Le demandeur soutient encore que l'arrêt viole la foi due à sa requête de mise en liberté, en considérant que la demande de question préjudicielle qu'il présentait ne portait pas sur l'interprétation ou la validité du droit de l'Union mais sur l'interprétation des règles du droit national de sorte que la transposition de la directive 2008/115/CE en droit belge, rendait la question sans pertinence.

Après avoir répondu au demandeur par la considération précitée, les juges d'appel ont toutefois examiné l'objet de la question posée avant de la rejeter au motif qu'une juridiction n'est pas tenue de saisir la Cour de justice de l'Union européenne lorsque, comme en l'espèce, une jurisprudence bien établie existe déjà ou que l'interprétation correcte de la règle de droit en cause ne laisse place à aucun doute raisonnable.

Dans cette mesure, le moyen manque en fait.

Par ailleurs, pris de la violation de l'article 6 du Code judiciaire, le moyen critique la considération de la cour d'appel selon laquelle la question préjudicielle soulevée fait l'objet d'une jurisprudence abondante, approvisionnée notamment par elle, de nombreuses décisions ayant été rendues dans le cadre du contrôle du respect de l'article 7 de la loi du 15 décembre 1980.

Le demandeur soutient en substance que les juges d'appel auraient dû préciser le contenu de cette jurisprudence.

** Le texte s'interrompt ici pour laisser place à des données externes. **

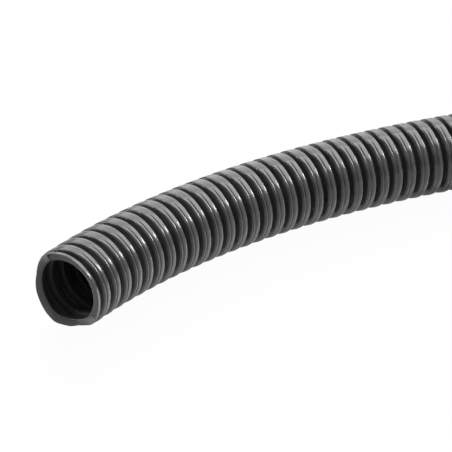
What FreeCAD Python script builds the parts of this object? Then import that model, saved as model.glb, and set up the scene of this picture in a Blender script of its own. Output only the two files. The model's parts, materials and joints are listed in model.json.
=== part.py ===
import FreeCAD, Part
import math
import os

# A metre of thin-walled corrugated plastic conduit, moulded as one piece.
# It lies flat on the floor. From the far end it runs straight along X, and towards
# the mouth it bends in plan, a little more with every wave. The mouth was cut by hand
# through the first crest, in passes of a knife that don't quite meet.
# Sizes are in millimetres and degrees.

SIZES = [
    ("outer_diameter", 25.0, "over the crests, the trade size"),
    ("wave_pitch", 5.15, "from one crest to the next along the axis"),
    ("wave_depth", 2.4, "from a crest down to a root, outside"),
    ("crest_top_width", 2.6, "flat of a crest along the axis"),
    ("crest_base_width", 3.4, "the same crest where it meets the roots"),
    ("wall_thickness", 0.4, "of the skin, square to its surface"),
    ("wave_count", 194.0, "whole waves in the length sold by the metre"),
    ("bent_wave_count", 57.0, "waves from the mouth to where the bend runs out"),
    ("bend_angle", 45.0, "turn of the whole bend in plan"),
    ("whole_pass_at", -0.25, "knife's first pass, along the axis from the first crest's middle"),
    ("lower_pass_at", 0.9, "deeper pass round the lower half and the +Y side"),
    ("lower_pass_edge", -3.0, "from the axis to where that pass stops"),
    ("lower_pass_roll", -33.0, "turn of that pass about the axis"),
    ("side_pass_at", 1.36, "pass on the +Y side, down to the crest's far shoulder"),
    ("side_pass_edge", 7.0, "from the axis to where that pass stops"),
    ("side_pass_roll", 15.0, "turn of that pass about the axis"),
    ("bottom_pass_at", 1.46, "last pass, which leaves a flat underneath"),
    ("bottom_pass_edge", 11.0, "from the axis to where that pass stops"),
    ("bottom_pass_roll", -107.0, "turn of that pass about the axis"),
]


def fill_sheet(doc):
    """Write every size once, each under its own name."""
    sheet = doc.addObject("Spreadsheet::Sheet", "sizes")
    for row, (alias, value, note) in enumerate(SIZES, start=1):
        sheet.set("A%d" % row, alias)
        sheet.set("B%d" % row, str(value))
        sheet.setAlias("B%d" % row, alias)
        sheet.set("C%d" % row, note)
    doc.recompute()
    return sheet


class Wall:
    """The corrugated wall's section, read from the sheet."""

    def __init__(self, sheet):
        self.pitch = float(sheet.wave_pitch)
        depth = float(sheet.wave_depth)
        thickness = float(sheet.wall_thickness)
        self.crest = float(sheet.outer_diameter) / 2.0
        self.root = self.crest - depth
        self.top_half = float(sheet.crest_top_width) / 2.0
        self.base_half = float(sheet.crest_base_width) / 2.0
        # The inner skin keeps the thickness square to the flanks.
        slope = (self.base_half - self.top_half) / depth
        shift = thickness * (slope - math.hypot(1.0, slope))
        self.inner_crest = self.crest - thickness
        self.inner_root = self.root - thickness
        self.inner_top_half = self.top_half + shift
        self.inner_base_half = self.base_half + shift

    def outside(self, middles, start, end):
        """Section points of the outer skin, with a crest at each middle."""
        return self.skin(middles, start, end, self.crest, self.root,
                         self.top_half, self.base_half)

    def inside(self, middles, start, end):
        """Section points of the inner skin, under the same crests."""
        return self.skin(middles, start, end, self.inner_crest, self.inner_root,
                         self.inner_top_half, self.inner_base_half)

    @staticmethod
    def skin(middles, start, end, crest, root, top_half, base_half):
        points = [(start, root)]
        for middle in middles:
            points += [(middle - base_half, root), (middle - top_half, crest),
                       (middle + top_half, crest), (middle + base_half, root)]
        return points + [(end, root)]

    def turned(self, middles, start, end):
        """Turn a straight run of the wall about the X axis."""
        outline = [FreeCAD.Vector(x, 0, r) for x, r in
                   self.outside(middles, start, end) + self.inside(middles, start, end)[::-1]]
        section = Part.Face(Part.makePolygon(outline + outline[:1]))
        return section.revolve(FreeCAD.Vector(0, 0, 0), FreeCAD.Vector(1, 0, 0), 360)


def beyond(wall, x, turn, side):
    """The space on one side of a plane that crosses the axis at x, for cutting off an end.

    The plane starts square to the axis and is turned in plan.
    """
    reach = 3.0 * wall.crest
    depth = 2.0 * wall.pitch
    low = 0.0 if side > 0 else -depth
    block = Part.makeBox(depth, 2 * reach, 2 * reach, FreeCAD.Vector(low, -reach, -reach))
    block.Placement = FreeCAD.Placement(FreeCAD.Vector(x, 0, 0), FreeCAD.Rotation(turn, 0, 0))
    return block


def knife_pass(wall, x, edge, roll):
    """The space that one pass clears: before x on the axis, and past a straight edge beside it."""
    reach = 3.0 * wall.crest
    depth = 2.0 * wall.pitch
    block = Part.makeBox(depth, reach - edge, 2 * reach, FreeCAD.Vector(x - depth, edge, -reach))
    block.Placement = FreeCAD.Placement(FreeCAD.Vector(0, 0, 0), FreeCAD.Rotation(0, 0, roll))
    return block


def mouth_cuts(wall, sheet):
    """All passes that the knife made through the first crest."""
    cuts = [beyond(wall, float(sheet.whole_pass_at), 0.0, -1)]
    for name in ("lower", "side", "bottom"):
        x, edge, roll = [float(getattr(sheet, "%s_pass_%s" % (name, word)))
                         for word in ("at", "edge", "roll")]
        cuts.append(knife_pass(wall, x, edge, roll))
    return cuts


def bent_wave(wall, near_cuts, turn_after):
    """One straight wave with its crest at X = 0, ended on slanting planes."""
    half = wall.pitch / 2.0
    spare = 0.5 * (half - wall.base_half)
    wave = wall.turned([0.0], -half - spare, half + spare)
    far_cut = beyond(wall, half, -turn_after / 2.0, 1)
    return wave.cut(near_cuts + [far_cut])


def bend_turns(angle, count):
    """Turn at each joint from the straight part to the mouth, growing evenly from none."""
    step = angle / sum(range(count))
    return [step * k for k in range(count)]


def build_conduit(sheet):
    """The whole conduit as one solid, its straight part starting at the origin."""
    wall = Wall(sheet)
    bent_count = int(round(sheet.bent_wave_count))
    straight_count = int(round(sheet.wave_count)) - bent_count
    turns = bend_turns(float(sheet.bend_angle), bent_count)

    middles = [wall.pitch * (i + 0.5) for i in range(straight_count)]
    straight = wall.turned(middles, 0.0, wall.pitch * straight_count)

    # Each bent wave is straight in itself, and meets its neighbours on the planes
    # that halve the turns, in the middle of the roots.
    waves = []
    heading = 0.0
    joint = FreeCAD.Vector(0, 0, 0)
    for k, turn in enumerate(turns):
        heading += turn
        if k + 1 < bent_count:
            near_cuts = [beyond(wall, -wall.pitch / 2.0, turns[k + 1] / 2.0, -1)]
        else:
            near_cuts = mouth_cuts(wall, sheet)
        wave = bent_wave(wall, near_cuts, turn)
        along = FreeCAD.Rotation(heading, 0, 0)
        crest = joint - along.multVec(FreeCAD.Vector(wall.pitch / 2.0, 0, 0))
        joint = joint - along.multVec(FreeCAD.Vector(wall.pitch, 0, 0))
        wave.Placement = FreeCAD.Placement(crest, along)
        waves.append(wave)
    return straight.multiFuse(waves).Solids[0]


def main():
    os.makedirs("parts", exist_ok=True)
    doc = FreeCAD.newDocument("corrugated_conduit")
    sheet = fill_sheet(doc)

    conduit = doc.addObject("Part::Feature", "conduit")
    conduit.Label = "conduit"
    conduit.Shape = build_conduit(sheet)

    # The origin is under the middle of the conduit, on the floor.
    extent = conduit.Shape.optimalBoundingBox(False, False)
    conduit.Placement = FreeCAD.Placement(
        FreeCAD.Vector(-extent.Center.x, -extent.Center.y, -extent.ZMin),
        FreeCAD.Rotation())

    doc.recompute()
    for item in doc.Objects:
        if "Invalid" in item.State or "Error" in item.State:
            raise RuntimeError("%s did not build" % item.Label)
    if conduit.Shape.isNull() or not conduit.Shape.isValid():
        raise RuntimeError("the conduit is not a sound solid")
    conduit.Shape.exportStep("parts/conduit.step")


main()
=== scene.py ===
"""Looks of a length of corrugated plastic conduit that lies on a white floor.

Lengths are in millimetres until a mesh, lamp or camera is made, which is in metres.
The wall is first built straight: x runs along the axis from the mouth's first root, and
y and z run across it. The trees then lay it along the conduit's own bent axis.
"""

import json
import logging
import math
from dataclasses import dataclass, replace
from enum import Enum
from typing import Any, Iterable, Sequence

import bmesh
import bpy
from mathutils import Matrix, Vector

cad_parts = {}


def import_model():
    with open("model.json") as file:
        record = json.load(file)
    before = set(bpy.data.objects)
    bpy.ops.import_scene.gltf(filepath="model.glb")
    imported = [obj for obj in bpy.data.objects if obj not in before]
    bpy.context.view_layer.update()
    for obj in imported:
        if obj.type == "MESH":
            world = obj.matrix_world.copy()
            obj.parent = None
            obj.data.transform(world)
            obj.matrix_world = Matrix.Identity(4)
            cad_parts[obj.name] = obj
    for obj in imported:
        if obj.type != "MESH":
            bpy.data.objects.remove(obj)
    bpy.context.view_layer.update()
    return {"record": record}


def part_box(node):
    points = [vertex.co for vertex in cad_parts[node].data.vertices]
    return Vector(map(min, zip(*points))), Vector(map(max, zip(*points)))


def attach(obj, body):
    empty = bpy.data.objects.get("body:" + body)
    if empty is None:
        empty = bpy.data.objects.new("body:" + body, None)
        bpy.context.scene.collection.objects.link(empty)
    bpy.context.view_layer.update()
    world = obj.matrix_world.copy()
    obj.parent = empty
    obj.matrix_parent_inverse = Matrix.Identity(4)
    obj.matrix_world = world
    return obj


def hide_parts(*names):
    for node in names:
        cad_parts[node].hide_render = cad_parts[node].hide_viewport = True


LOG = logging.getLogger("conduit")
MM = 0.001
BODY = "root"
NODE = "conduit"
# What the pieces remember of their straight build, for the finish: each point's place in
# millimetres, and how far it belongs to the inner skin, which the finish makes duller and darkens
# as painted shade.
STRAIGHT = "straight_mm"
INSIDE = "inside"
# Where the mould's halves meet, upwards round the axis from the side that faces -Y, and over
# how many degrees the crests change there.
SEAM_DEGREES = 72.0
SEAM_BLEND = 26.0
WELD_MM = 0.002

Pair = tuple[float, float]
Column = tuple[float, list[Pair]]
Triple = tuple[float, float, float]


class MouldHalf(Enum):
    """The two halves of the mould, which shape the crests a little differently.

    A member holds the sharp corners of a crest's side towards the mouth: the place of its foot
    along the axis from the crest's middle, then the places of its edge, the bead's end, the
    groove and the band's start, with their depths below the crest's top.
    """

    FRONT = (-2.2, ((-1.48, 0.08), (-0.58, 0.18), (-0.45, 0.29), (-0.25, 0.07)))
    BACK = (-2.52, ((-2.2, 0.0), (-0.58, 0.01), (-0.45, 0.03), (-0.25, 0.01)))


class Nodes:
    """Adds nodes to one tree, each by its type, settings and sockets."""

    def __init__(self, tree: bpy.types.NodeTree) -> None:
        """Start an empty tree.

        Args:
            tree: the node tree to fill; what it holds is cleared.
        """
        self.tree = tree
        tree.nodes.clear()

    def add(self, kind: str, settings: dict[str, Any] | None = None,
            **values: Any) -> bpy.types.Node:
        """Add one node.

        Args:
            kind: the node's type name.
            settings: attributes of the node, set before its sockets.
            values: socket values or links, by socket name with spaces as underscores.

        Returns:
            The new node.
        """
        node = self.tree.nodes.new(kind)
        for name, value in (settings or {}).items():
            setattr(node, name, value)
        for name, value in values.items():
            self.feed(node, name.replace("_", " "), value)
        return node

    def feed(self, node: bpy.types.Node, socket: str | int, value: Any) -> None:
        """Set or link one input of a node.

        Args:
            node: the node that takes the value.
            socket: the input's name, or its place among the inputs.
            value: a plain value, an output socket or a wrapped one.
        """
        if isinstance(socket, int):
            target = node.inputs[socket]
        else:
            target = next(s for s in node.inputs if s.name == socket and s.enabled)
        if isinstance(value, Wire):
            value = value.socket
        if isinstance(value, bpy.types.NodeSocket):
            self.tree.links.new(value, target)
        else:
            target.default_value = value


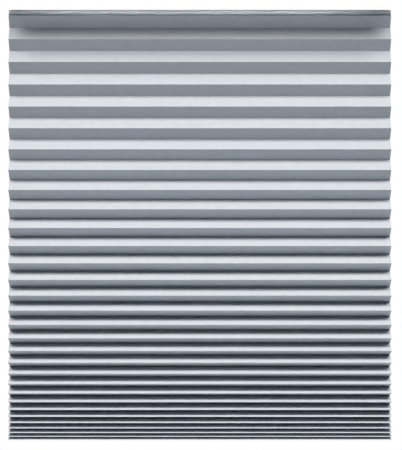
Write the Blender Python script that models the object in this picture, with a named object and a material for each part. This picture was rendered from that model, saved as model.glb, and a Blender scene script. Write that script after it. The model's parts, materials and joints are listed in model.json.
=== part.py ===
"""A stick-up pleated window shade, hanging open.

One sheet of cloth is folded like an accordion and hangs from an adhesive tape. The weight of the cloth below
pulls the upper pleats wide open, while the lowest pleats stay almost shut. Every panel between two creases is
its own solid, and its object's origin lies on the crease that it turns about.

Metres, +Z up, the window side towards +Y. The origin is the middle of the tape's upper face.
"""

import math

import bmesh
import bpy
from mathutils import Vector

# The cloth
WIDTH = 0.900
PANEL_DEPTH = 0.0310  # from one crease to the next
CLOTH_THICKNESS = 0.0004
PANELS_BELOW_TOP = 61
PANELS_IN_BOTTOM = 4  # the lowest panels, one solid

# Folding: the air between two panels that lie shut, and how far a panel ends before its crease
SHUT_GAP = 0.0003
CREASE_CLEARANCE = 0.0003

# How the creases give under the weight of the cloth below them. Torque is in panel weights times PANEL_DEPTH.
CREASE_TORQUE_MAX = 19.7
CREASE_GIVE = 0.613  # radians of opening over which the torque builds up
CREASE_SET = 0.082  # radians, a crease's slope with no load
CREASE_SOFTENING = 0.228  # how fast a crease that is pulled wide open loses torque again

# The tape, and the top panel that hangs from it
TAPE_WIDTH = 0.012
TAPE_THICKNESS = 0.0006
TAPE_SIDE_MARGIN = 0.003
TAPE_GAP = 0.0003
TOP_BEND_RADIUS = 0.0070
TOP_BEND_STEPS = 8

# Each material's colour and roughness
CLOTH_LOOK = ((0.80, 0.82, 0.84, 1.0), 0.85)
TAPE_LOOK = ((0.86, 0.86, 0.80, 1.0), 0.35)

HINGE_OFFSET = (CLOTH_THICKNESS + SHUT_GAP) / 2  # from a panel's middle surface to the crease's axis
SHUT_SLOPE = math.asin(2 * HINGE_OFFSET / PANEL_DEPTH)  # slope of the line between a shut panel's two axes
PANEL_RUN = PANEL_DEPTH * math.cos(SHUT_SLOPE)  # the same distance along the panel
MOVING_PANELS = PANELS_BELOW_TOP - PANELS_IN_BOTTOM


def crease_torque(slope):
    opening = slope - CREASE_SET
    return CREASE_TORQUE_MAX * math.tanh(opening / CREASE_GIVE) * (1 - CREASE_SOFTENING * opening**3)


def hanging_slope(panels_below):
    """The slope at which a panel's creases carry the weight of this many panels."""
    low, high = CREASE_SET, math.pi / 2
    for _ in range(60):
        slope = (low + high) / 2
        if crease_torque(slope) > panels_below * math.cos(slope) / 2:
            high = slope
        else:
            low = slope
    return slope


def slopes():
    """The slopes of the lines between the panels' two crease axes, from the top down, without the top panel."""
    return [hanging_slope(PANELS_BELOW_TOP - n - 0.5) for n in range(PANELS_BELOW_TOP)]


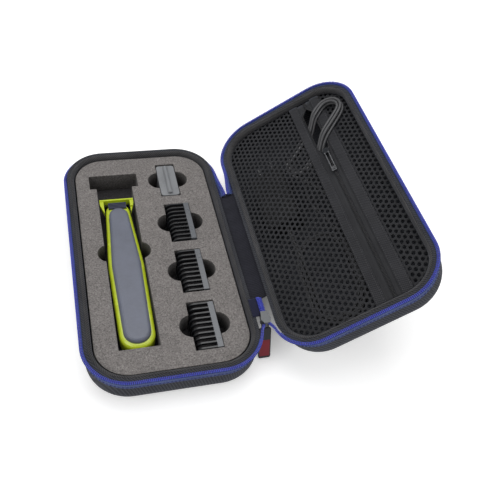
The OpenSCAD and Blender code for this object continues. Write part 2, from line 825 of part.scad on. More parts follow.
module charge_cord() {
    color("#5f5f60") in_lid() tube(cord_path, cord_d);
}
module charge_plug() {
    last = plug_run[len(plug_run) - 1];
    color("#1e1e20") in_lid()
        translate(last)
            rotate([90, 0, 0]) {
                cylinder(d1 = cord_d + 1.6, d2 = plug_d, h = 6);
                translate([0, 0, 6])
                    cylinder(d = plug_d, h = plug_l - 6);
                translate([0, 0, plug_l])
                    cylinder(d = 2.4, h = 7);
            }
}

// Trimmer
module in_trimmer() {
    translate([trimmer_x, trimmer_y, contents_z])
        children();
}
// A disc with soft edges
module soft_disc(r, h, edge) {
    rotate_extrude($fn = 32) {
        square([r - edge, h]);
        translate([0, edge])
            square([r, h - 2 * edge]);
        for (z = [edge, h - edge])
            translate([r - edge, z])
                circle(edge, $fn = 16);
    }
}
module body_form(inset, h, edge) {
    hull() {
        translate([0, tail_r, 0])
            soft_disc(tail_r - inset, h, edge);
        translate([0, belly_y, 0])
            soft_disc(belly_r - inset, h, edge);
        translate([0, waist_y, 0])
            soft_disc(neck_r + 0.6 - inset, h, edge);
        translate([0, body_l - neck_r, 0])
            soft_disc(neck_r - inset, h, edge);
    }
}
module trimmer_body() {
    color("#b4c828") in_trimmer()
        difference() {
            translate([0, 0, body_low])
                body_form(0, body_h, 3.6);
            translate([-cavity_w / 2, 12, cavity_low])
                cube([cavity_w, motor_y + motor_l - 8, body_h]);
            translate([0, button_y, body_low - eps])
                cylinder(r = button_r + 0.4, h = button_travel + eps);
            translate([0, button_y, body_low - eps])
                cylinder(r = 2.3, h = 3);
            translate([0, light_y, body_low - eps])
                cylinder(r = 1.5, h = 3);
            translate([0, -eps, socket_z])
                rotate([-90, 0, 0])
                    cylinder(r = socket_r + 0.2, h = 13);
            translate([0, motor_y, body_low + motor_z])
                rotate([-90, 0, 0])
                    cylinder(r = 1.4, h = body_l);
        }
}
module trimmer_grip() {
    color("#26282c") in_trimmer()
        difference() {
            body_form(3.2, grip_t, 1);
            translate([0, button_y, -eps])
                cylinder(r = button_r + 0.4, h = grip_t + 2 * eps);
            translate([0, light_y, -eps])
                cylinder(r = 1.5, h = grip_t + 2 * eps);
        }
}
module trimmer_cover() {
    top_r = 8;
    color("#62666f") in_trimmer()
        translate([0, 0, body_top])
            difference() {
                hull() {
                    translate([0, tail_y, -cover_h])
                        soft_disc(cover_r - 1.2, 2 * cover_h, 3);
                    translate([0, belly_y, -cover_h])
                        soft_disc(cover_r, 2 * cover_h, 3);
                    translate([0, cover_end_y, -cover_h])
                        soft_disc(top_r, 2 * cover_h, 3);
                }
                translate([-belly_r, -eps, -2 * cover_h])
                    cube([2 * belly_r, body_l, 2 * cover_h]);
            }
}
module trimmer_neck() {
    color("#232840") in_trimmer()
        translate([0, 0, body_top]) {
            translate([-7.5, ridge_y, 0])
                cube([15, ridge_l, 1.2]);
            for (i = [0 : 3])
                translate([-7, ridge_y + 0.9 + i * 1.7, 1.2])
                    rotate([0, 90, 0])
                        cylinder(r = 0.5, h = 14, $fn = 16);
        }
}
module trimmer_button() {
    color("#b4c828") in_trimmer()
        translate([0, button_y, 0.2]) {
            cylinder(r = button_r, h = grip_t - 0.4);
            cylinder(r = 1.8, h = grip_t + 1);
        }
}
module charge_light() {
    color("#d8e8d0") in_trimmer()
        translate([0, light_y, 0.2])
            cylinder(r = 1.2, h = grip_t + 1);
}
module charge_socket() {
    color("#303236") in_trimmer()
        translate([0, 1.2, socket_z])
            rotate([-90, 0, 0])
                difference() {
                    cylinder(r = socket_r, h = 10);
                    translate([0, 0, -eps])
                        cylinder(r = 1.5, h = 8);
                }
}
module battery() {
    color("#3a6ea8") in_trimmer()
        translate([0, battery_y, cavity_low + seat + battery_r])
            rotate([-90, 0, 0]) {
                cylinder(r = battery_r, h = battery_l);
                translate([0, 0, battery_l])
                    cylinder(r = 1.8, h = 0.9);
            }
}
module motor() {
    color("#a8aaae") in_trimmer()
        translate([0, motor_y, body_low + motor_z])
            rotate([-90, 0, 0])
                cylinder(r = motor_r - 0.2, h = motor_l);
}
module circuit_board() {
    color("#2e6b3c") in_trimmer()
        translate([-cavity_w / 2 + 1, board_y, body_top - board_t - seat])
            cube([cavity_w - 2, motor_y - 4 - board_y, board_t]);
}
module drive_pin() {
    color("#c0c2c6") in_trimmer()
        translate([0, motor_y + motor_l, body_low + motor_z])
            rotate([-90, 0, 0])
                cylinder(r = 1.1, h = blade_y - motor_y - motor_l + 0.2, $fn = 32);
}

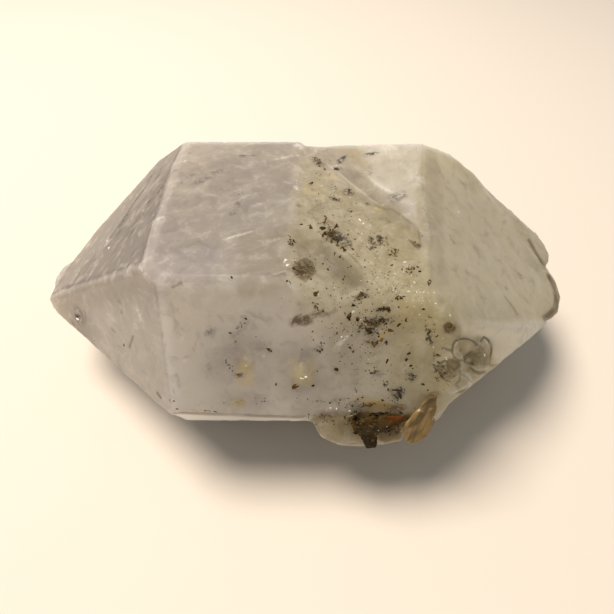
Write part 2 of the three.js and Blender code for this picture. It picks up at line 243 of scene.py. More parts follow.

Par la considération qui précède, les juges d'appel n'ont pas statué en la cause par voie de disposition générale ou règlementaire mais ont explicité la raison pour laquelle la question préjudicielle soulevée était dénuée de pertinence.

Leur réponse n'appelait pas d'autres développements, le juge n'ayant pas à donner les motifs de ses motifs.

A cet égard, le moyen ne peut être accueilli.

Sur le second moyen :

Le demandeur soutient que la cour d'appel s'est soustraite au contrôle de légalité visé à l'article 72 de la loi du 15 décembre 1980 en ne vérifiant pas son exacte nationalité.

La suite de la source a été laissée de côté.